There’s an unintentionally comic aspect to the narrative. It comes in the form of a grizzled fellow Boyd calls William — “a man in his late 50s with shoulder-length bleached blond hair and a deeply lined and weathered face.” William buys her drinks, talks about his grandkids, struggles to come to grips with his mixed feelings about the United States. He runs off to burn a CD for her and brings it back, saying it will express his feelings more deeply than he ever could. He kisses her on the head to say goodbye. Twice. But Boyd takes his attentions as signs of a damaged man from an alien culture grateful for the chance to express his thoughts to a governmental representative; she apparently never realizes that the poor sap was just trying to get in her panties.

Still, not everything escapes her. “The general impression I was left with, after my conversations on the front porch of the Riverwood Inn,” she writes, “was that the locals do not expect much from their government; the biggest threat to their lives is drugs and not terrorists; and they want to maintain their frontier-like attitude of fierce independence.” Her conclusion about the threat of drugs is a bit puzzling, since she shrewdly pegs a couple of her friendly informants as dope growers, but the “fierce independence” bit certainly hits the mark.

Boyd’s conclusion, after her night on the porch at the Riverwood and a next-morning conversation with Loreen Eliason, the Inn’s owner, was that Homeland Security needs to do a better job speaking these people’s language and addressing their true concerns.
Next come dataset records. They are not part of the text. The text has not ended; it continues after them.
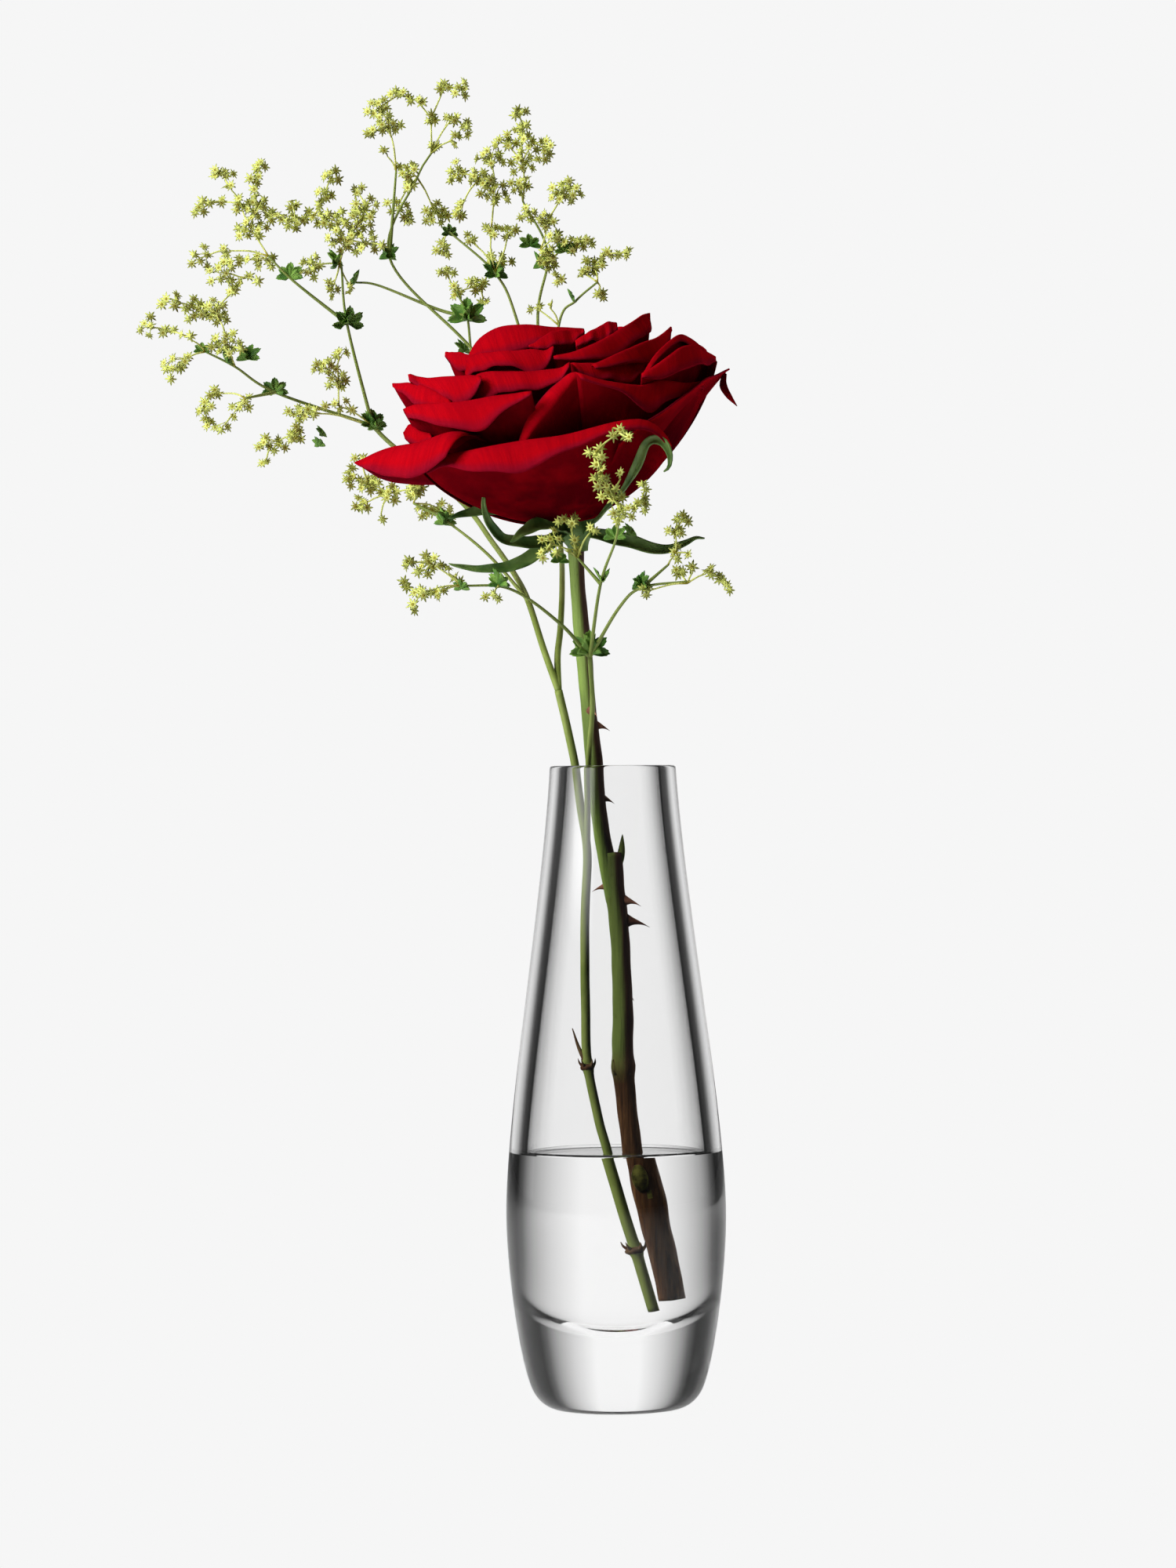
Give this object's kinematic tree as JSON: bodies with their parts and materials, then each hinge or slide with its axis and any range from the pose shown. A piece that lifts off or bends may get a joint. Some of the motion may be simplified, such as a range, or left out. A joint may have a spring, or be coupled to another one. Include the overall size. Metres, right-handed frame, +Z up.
{
  "type": "glass bud vase",
  "caption": "Heavy clear glass bud vase with a tapered neck and thick base, part filled with water and holding a rose and a sprig of lady's mantle that lift out.",
  "frame": {"origin": "centre of the underside of the vase's base", "axes": "+Z up the vase's axis, +X to the right and +Y to the back when seen from the front"},
  "size_m": [0.1628, 0.147, 0.367],
  "materials": {
    "clear_glass": "polished",
    "water": "polished",
    "rose_petal": "matte",
    "rose_green": "satin",
    "rose_wood": "satin",
    "thorn": "satin",
    "sepal_green": "satin",
    "sprig_green": "satin",
    "bract_brown": "matte",
    "leaf_green": "matte",
    "floret": "matte"
  },
  "bodies": {
    "vase": {"vase_glass": "clear_glass", "water": "water"},
    "sprig": {"sprig_main_stem": "sprig_green", "sprig_bracts": "bract_brown", "sprig_left_branch": "sprig_green", "sprig_back_branch": "sprig_green", "sprig_front_branch": "sprig_green", "sprig_leaves": "leaf_green", "spray_far_left": "floret", "spray_upper_left": "floret", "spray_low_left": "floret", "spray_top": "floret", "spray_top_right": "floret", "spray_right": "floret", "spray_front": "floret", "spray_front_left": "floret", "spray_front_right": "floret"},
    "rose": {"rose_cane": "rose_wood", "rose_stem": "rose_green", "rose_side_shoot": "rose_green", "rose_thorns": "thorn", "rose_hip": "rose_green", "rose_sepals": "sepal_green", "rose_outer_petals": "rose_petal", "rose_middle_petals": "rose_petal", "rose_upper_petals": "rose_petal", "rose_inner_petals": "rose_petal", "rose_heart": "rose_petal"}
  },
  "joints": [
    {"name": "flowers_lift", "type": "slide", "parent": "vase", "child": "sprig", "axis": [-0.02, 0, 0.9998], "range_m": [0, 0.155]},
    {"name": "rose_lift", "type": "slide", "parent": "sprig", "child": "rose", "axis": [-0.11, 0, 0.9939], "range_m": [0, 0.155]}
  ]
}
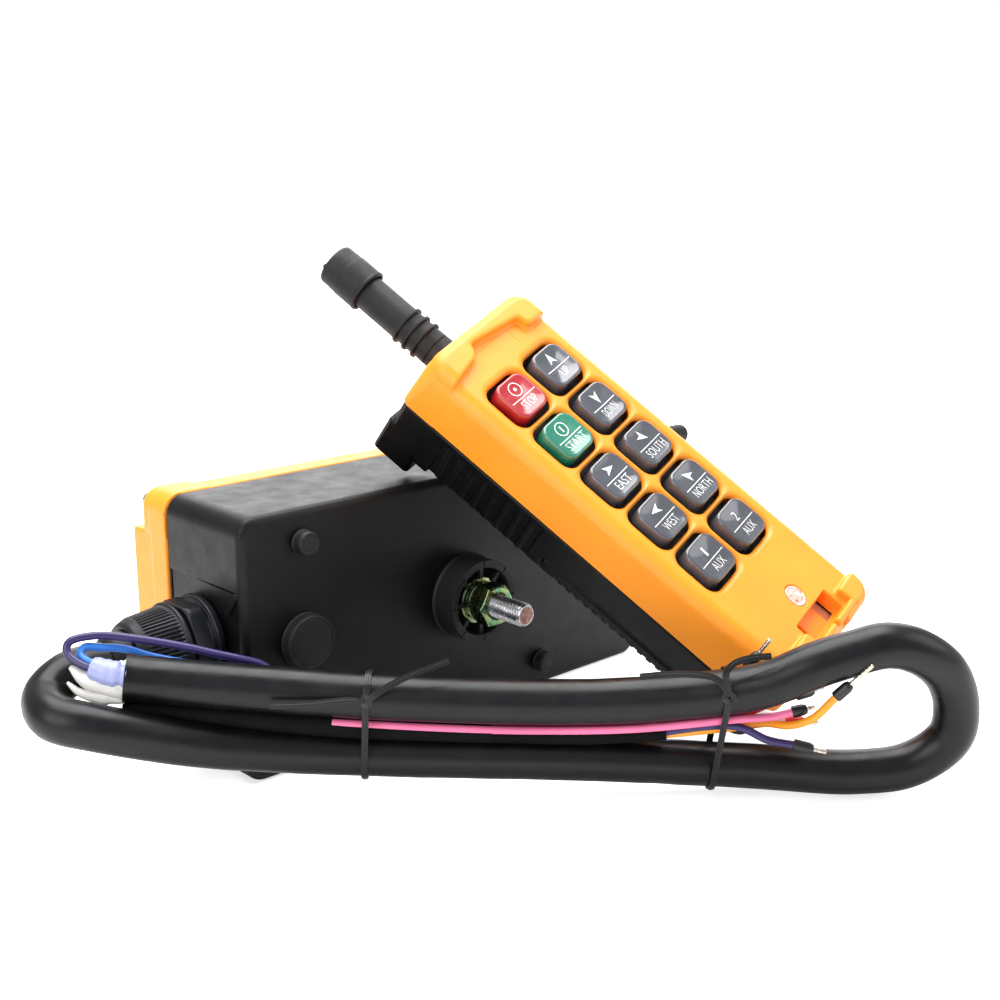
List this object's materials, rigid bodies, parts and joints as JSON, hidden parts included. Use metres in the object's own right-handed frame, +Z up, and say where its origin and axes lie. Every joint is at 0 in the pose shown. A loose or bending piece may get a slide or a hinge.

She reviews a bit of sociological theory before coming to the conclusion that Humboldt County, probably like many rural places, has a good deal of “bonding and bridging social capital” that the federal government can leverage in times of crisis, so long as citizens feel they are being heard.

“To pierce through the Redwood Curtain, homeland security must become a local concern in order to start building the social capital that is required for a true culture of preparedness,” she concludes, sending a shiver up the spines of Williams all over the county.